Libya has promised to open an investigation into the alleged ‘slave trade’, and promised to bring the perpetrators to justice, while also pledging to return those taken as slaves back to their countries of origin. However, the fear is that the prevailing unstable political situation in Libya will make it difficult for the country to undertake any meaningful investigation or implement necessary actions.

Meanwhile, the United Nations Security Council (UNSC) unanimously backed a resolution on 21 November urging stronger action against human trafficking and modern-day slavery world-wide. The 15-member UNSC called on all member states to reinforce their political commitment and improve their implementation of applicable legal obligations to criminalize, prevent, and otherwise combat trafficking in persons.

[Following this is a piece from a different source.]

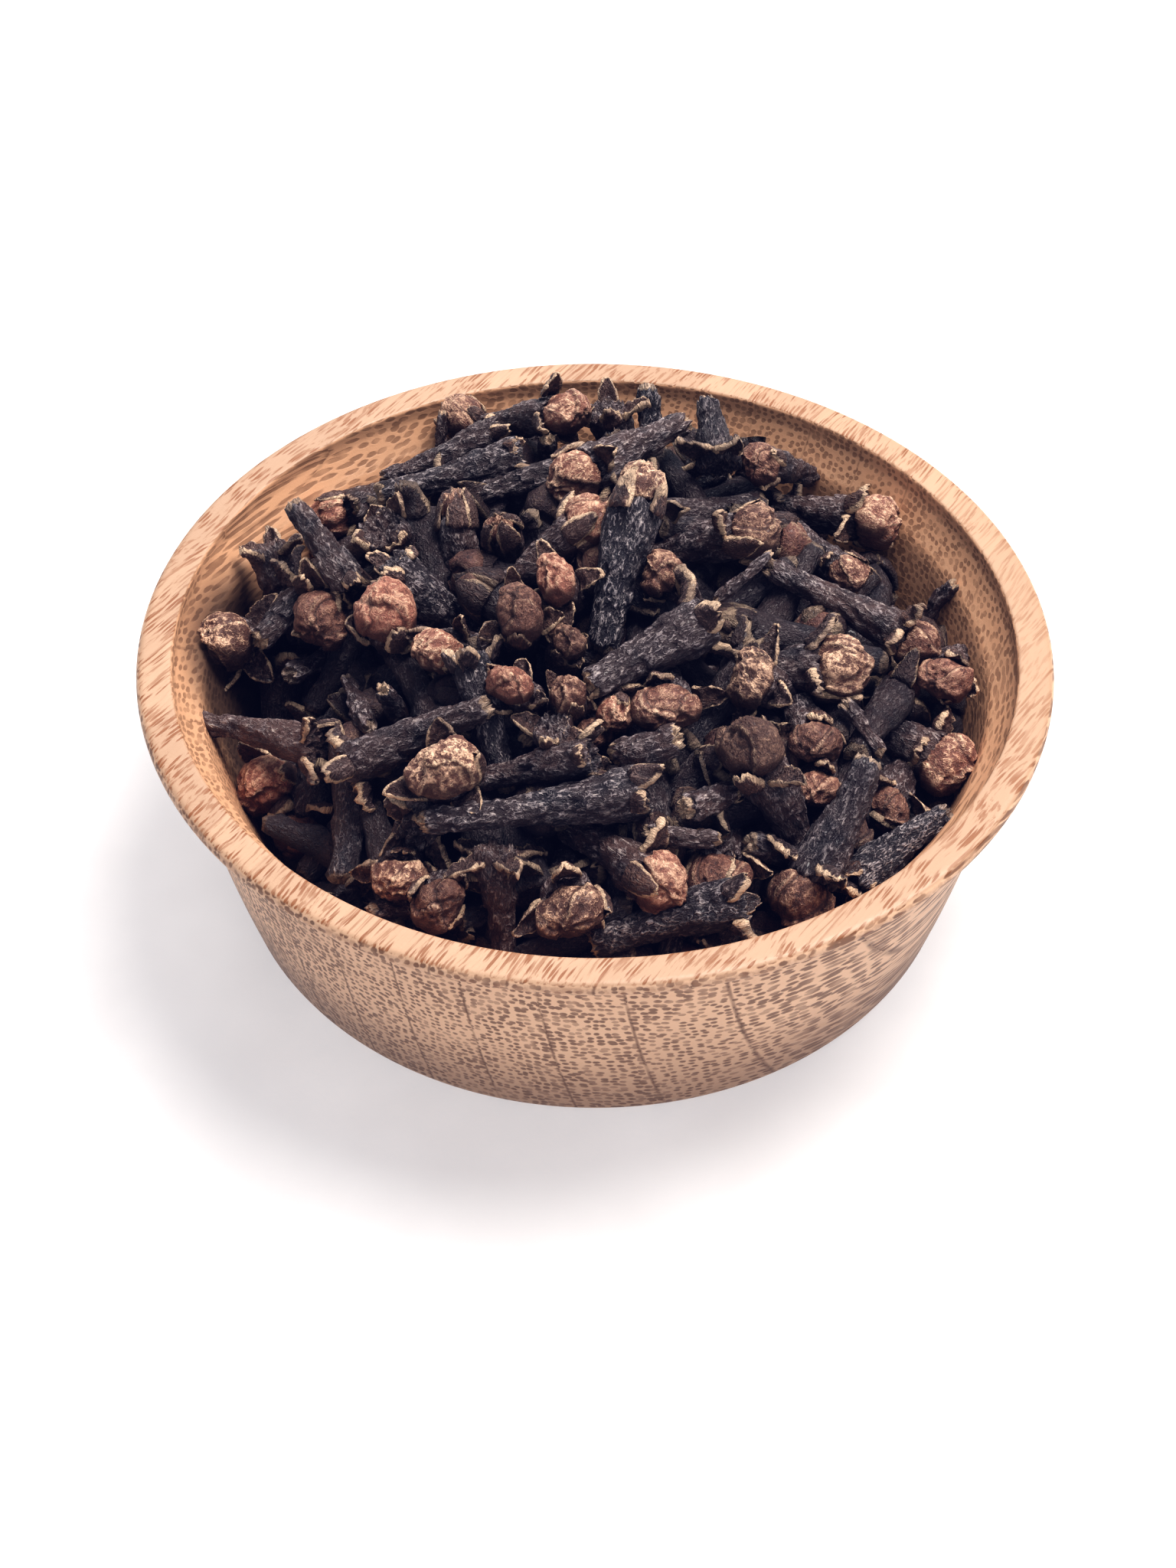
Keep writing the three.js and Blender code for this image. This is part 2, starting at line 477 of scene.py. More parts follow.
def bamboo_material(settings):
    """Carbonised bamboo with an oiled, satin surface."""
    material, tree = new_material("carbonised_bamboo")
    place = own_millimetres(tree)
    normal = node(tree, "TexCoord", {}, "Normal")
    facing = split(normal)[2]
    x, y, z = split(place)
    flat = vector(x, y, 0.0)
    outside = ramp(vectors("DOT_PRODUCT", normal, flat, "Value"), -4.0, 4.0)
    inside = 1.0 - outside
    level = ramp(facing, 0.55, 0.9)
    top = BOWL_HEIGHT / MM
    rim = RIM_RADIUS / MM
    strip_width = settings.strip_width / MM
    grain = place_group(tree, bamboo_grain(), {
        "Place": place, "Angle": settings.grain_angle, "Strip width": strip_width, "Level": facing})
    streaks = grain["Streaks"]
    pale = settings.pale_colour
    fibre = opaque(settings.fibre_colour)
    streak = opaque(settings.streak_colour)
    deep = opaque(pale, DEEP_SHARES)
    ground = mixed(ramp(grain["Strip tone"], 0.0, 1.0, 0.0, 0.70), opaque(pale), deep)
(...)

This followed a briefing to the UNSC by top UN officials, including the Secretary-General Antonio Guterres, who underscored the international community’s collective responsibility to stop criminals and terrorists from preying on vulnerable populations and migrants, in the wake of reports showing African migrants being sold as slaves in Libya.

Noting, in particular, the horrific images of African migrants being sold as “goods” in Libya, the UN Chief stressed the need to help Libyan authorities strengthen their own capacity to protect and provide for vulnerable men, women and children.

“Terrorist groups such as Daesh, Boko Haram, Al-Shabaab and the Lord’s Resistance Army are forcing women, boys and girls into de-humanizing servitude. Committed in the shadows, these actions are serious abuses of human rights and may amount to war crimes and crimes against humanity.” he said.

Guterres also highlighted the urgent need to create more opportunities for regular migration, to restore the integrity of the refugee protection regime, and to increase the number of refugees resettled in developed countries.